** Start of Data block **

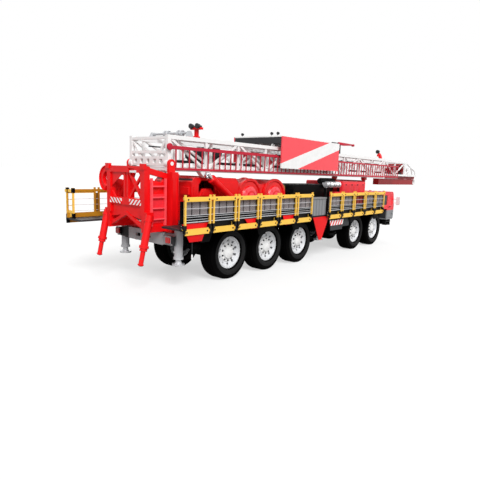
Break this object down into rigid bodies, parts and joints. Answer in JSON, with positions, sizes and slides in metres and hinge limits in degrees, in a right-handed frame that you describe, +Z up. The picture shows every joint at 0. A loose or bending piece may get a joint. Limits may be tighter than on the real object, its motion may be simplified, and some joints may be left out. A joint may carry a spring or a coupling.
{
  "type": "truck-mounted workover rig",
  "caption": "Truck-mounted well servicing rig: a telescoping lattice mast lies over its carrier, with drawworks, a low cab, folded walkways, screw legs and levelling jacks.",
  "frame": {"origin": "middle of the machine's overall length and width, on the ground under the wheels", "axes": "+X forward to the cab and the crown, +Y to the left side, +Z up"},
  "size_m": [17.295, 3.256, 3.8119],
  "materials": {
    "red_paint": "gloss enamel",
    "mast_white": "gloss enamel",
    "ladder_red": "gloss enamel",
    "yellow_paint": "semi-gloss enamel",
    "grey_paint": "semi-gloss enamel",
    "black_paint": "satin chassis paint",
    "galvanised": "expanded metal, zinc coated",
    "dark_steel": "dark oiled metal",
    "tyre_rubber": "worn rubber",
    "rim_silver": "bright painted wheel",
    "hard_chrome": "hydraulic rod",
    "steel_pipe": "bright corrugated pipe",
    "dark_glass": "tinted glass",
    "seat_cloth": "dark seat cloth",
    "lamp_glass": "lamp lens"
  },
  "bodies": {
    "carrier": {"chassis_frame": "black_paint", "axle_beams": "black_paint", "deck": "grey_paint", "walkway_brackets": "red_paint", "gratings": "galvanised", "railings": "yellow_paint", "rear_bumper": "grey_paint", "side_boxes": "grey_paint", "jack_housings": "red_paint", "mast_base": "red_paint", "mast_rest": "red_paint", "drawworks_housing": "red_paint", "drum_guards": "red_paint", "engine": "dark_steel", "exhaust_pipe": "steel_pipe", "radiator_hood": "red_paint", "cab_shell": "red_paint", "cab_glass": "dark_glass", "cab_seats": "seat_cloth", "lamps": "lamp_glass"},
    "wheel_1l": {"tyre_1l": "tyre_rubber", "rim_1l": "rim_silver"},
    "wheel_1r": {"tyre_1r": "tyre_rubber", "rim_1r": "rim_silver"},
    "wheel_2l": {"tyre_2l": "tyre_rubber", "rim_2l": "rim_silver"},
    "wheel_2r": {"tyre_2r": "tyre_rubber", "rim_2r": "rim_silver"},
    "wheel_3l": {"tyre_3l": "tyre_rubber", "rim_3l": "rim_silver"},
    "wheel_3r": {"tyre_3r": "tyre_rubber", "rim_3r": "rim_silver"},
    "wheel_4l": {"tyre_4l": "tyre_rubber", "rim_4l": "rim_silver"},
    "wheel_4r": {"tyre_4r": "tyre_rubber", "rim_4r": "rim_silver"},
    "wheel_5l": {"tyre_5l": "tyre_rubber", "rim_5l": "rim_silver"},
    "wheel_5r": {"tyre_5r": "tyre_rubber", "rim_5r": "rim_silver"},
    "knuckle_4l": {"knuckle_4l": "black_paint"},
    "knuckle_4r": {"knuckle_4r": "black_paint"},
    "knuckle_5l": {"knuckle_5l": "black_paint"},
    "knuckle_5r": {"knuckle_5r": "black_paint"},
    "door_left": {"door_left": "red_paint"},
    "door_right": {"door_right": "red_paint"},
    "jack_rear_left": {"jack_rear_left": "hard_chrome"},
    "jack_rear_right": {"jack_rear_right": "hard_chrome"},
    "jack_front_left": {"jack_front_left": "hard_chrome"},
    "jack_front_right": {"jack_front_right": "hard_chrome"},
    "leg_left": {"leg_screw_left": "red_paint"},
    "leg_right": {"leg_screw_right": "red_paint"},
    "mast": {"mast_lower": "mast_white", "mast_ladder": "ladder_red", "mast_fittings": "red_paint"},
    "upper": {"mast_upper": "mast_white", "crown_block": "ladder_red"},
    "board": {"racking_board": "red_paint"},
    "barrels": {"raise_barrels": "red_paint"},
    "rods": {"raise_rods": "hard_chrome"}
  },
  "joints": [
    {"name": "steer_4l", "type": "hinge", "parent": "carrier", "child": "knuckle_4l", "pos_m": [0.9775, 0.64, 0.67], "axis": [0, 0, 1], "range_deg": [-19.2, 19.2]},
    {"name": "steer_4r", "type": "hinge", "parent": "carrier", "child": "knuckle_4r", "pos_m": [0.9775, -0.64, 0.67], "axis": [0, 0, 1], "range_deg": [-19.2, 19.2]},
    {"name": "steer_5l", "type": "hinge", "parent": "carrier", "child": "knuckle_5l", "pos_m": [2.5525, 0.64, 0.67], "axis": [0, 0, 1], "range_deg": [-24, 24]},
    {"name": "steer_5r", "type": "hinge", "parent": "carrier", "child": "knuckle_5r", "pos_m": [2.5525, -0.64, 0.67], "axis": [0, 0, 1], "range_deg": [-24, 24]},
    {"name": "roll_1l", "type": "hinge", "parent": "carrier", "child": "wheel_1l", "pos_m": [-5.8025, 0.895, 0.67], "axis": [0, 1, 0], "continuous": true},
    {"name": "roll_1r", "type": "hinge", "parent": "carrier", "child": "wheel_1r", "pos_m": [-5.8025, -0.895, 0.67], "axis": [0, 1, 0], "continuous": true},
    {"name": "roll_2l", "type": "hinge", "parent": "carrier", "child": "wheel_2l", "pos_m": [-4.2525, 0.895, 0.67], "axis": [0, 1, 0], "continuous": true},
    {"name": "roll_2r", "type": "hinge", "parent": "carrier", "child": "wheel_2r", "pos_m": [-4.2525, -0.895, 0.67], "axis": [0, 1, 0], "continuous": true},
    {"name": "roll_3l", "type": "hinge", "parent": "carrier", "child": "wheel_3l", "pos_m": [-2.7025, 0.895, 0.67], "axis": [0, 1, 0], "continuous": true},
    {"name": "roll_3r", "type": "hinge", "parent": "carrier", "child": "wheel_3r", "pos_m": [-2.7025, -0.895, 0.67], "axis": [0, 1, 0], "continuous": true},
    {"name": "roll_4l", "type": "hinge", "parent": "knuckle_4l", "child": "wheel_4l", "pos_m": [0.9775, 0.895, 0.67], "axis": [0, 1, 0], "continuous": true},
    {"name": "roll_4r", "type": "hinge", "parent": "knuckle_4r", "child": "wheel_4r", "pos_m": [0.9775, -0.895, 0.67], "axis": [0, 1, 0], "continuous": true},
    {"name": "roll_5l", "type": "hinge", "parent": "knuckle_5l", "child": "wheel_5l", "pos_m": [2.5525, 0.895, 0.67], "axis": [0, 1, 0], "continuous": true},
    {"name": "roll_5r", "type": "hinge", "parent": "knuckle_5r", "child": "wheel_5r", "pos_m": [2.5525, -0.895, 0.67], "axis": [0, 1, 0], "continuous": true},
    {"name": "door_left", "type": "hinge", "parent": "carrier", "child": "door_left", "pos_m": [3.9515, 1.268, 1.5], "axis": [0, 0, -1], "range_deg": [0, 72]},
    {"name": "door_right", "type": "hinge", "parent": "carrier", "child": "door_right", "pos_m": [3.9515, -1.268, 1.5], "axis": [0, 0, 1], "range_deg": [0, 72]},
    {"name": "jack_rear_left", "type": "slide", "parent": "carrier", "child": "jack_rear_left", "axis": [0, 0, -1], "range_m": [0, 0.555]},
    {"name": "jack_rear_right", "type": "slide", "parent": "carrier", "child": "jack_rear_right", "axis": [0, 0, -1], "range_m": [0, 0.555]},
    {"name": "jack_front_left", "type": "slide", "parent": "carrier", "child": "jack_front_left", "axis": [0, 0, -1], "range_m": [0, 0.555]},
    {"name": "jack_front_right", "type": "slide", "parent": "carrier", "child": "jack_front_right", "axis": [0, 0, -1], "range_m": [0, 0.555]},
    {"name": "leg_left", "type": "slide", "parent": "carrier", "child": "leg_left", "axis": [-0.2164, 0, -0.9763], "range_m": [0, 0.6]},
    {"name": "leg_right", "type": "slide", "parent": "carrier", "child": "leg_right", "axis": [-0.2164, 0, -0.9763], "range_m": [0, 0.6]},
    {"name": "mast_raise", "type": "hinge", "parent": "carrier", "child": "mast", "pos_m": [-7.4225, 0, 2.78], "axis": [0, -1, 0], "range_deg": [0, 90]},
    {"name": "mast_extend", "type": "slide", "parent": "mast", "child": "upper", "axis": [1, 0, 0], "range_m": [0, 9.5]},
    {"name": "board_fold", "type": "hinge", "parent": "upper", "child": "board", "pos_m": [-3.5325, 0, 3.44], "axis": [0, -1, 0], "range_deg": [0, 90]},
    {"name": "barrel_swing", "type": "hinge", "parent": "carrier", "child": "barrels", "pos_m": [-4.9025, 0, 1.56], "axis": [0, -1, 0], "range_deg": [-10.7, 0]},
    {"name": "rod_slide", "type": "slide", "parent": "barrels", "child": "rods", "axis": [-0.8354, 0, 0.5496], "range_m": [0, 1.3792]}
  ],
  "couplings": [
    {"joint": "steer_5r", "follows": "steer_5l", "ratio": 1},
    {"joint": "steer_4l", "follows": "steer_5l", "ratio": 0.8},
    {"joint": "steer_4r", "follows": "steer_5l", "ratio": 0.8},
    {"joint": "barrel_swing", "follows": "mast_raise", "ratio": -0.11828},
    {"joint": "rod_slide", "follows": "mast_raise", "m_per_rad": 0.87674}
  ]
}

** End of Data block **

__Required task__. Copy every line in the listing above where the string "bodies" turns up.

__Written answer__.
Break this object down into rigid bodies, parts and joints. Answer in JSON, with positions, sizes and slides in metres and hinge limits in degrees, in a right-handed frame that you describe, +Z up. The picture shows every joint at 0. A loose or bending piece may get a joint. Limits may be tighter than on the real object, its motion may be simplified, and some joints may be left out. A joint may carry a spring or a coupling.
  "bodies": {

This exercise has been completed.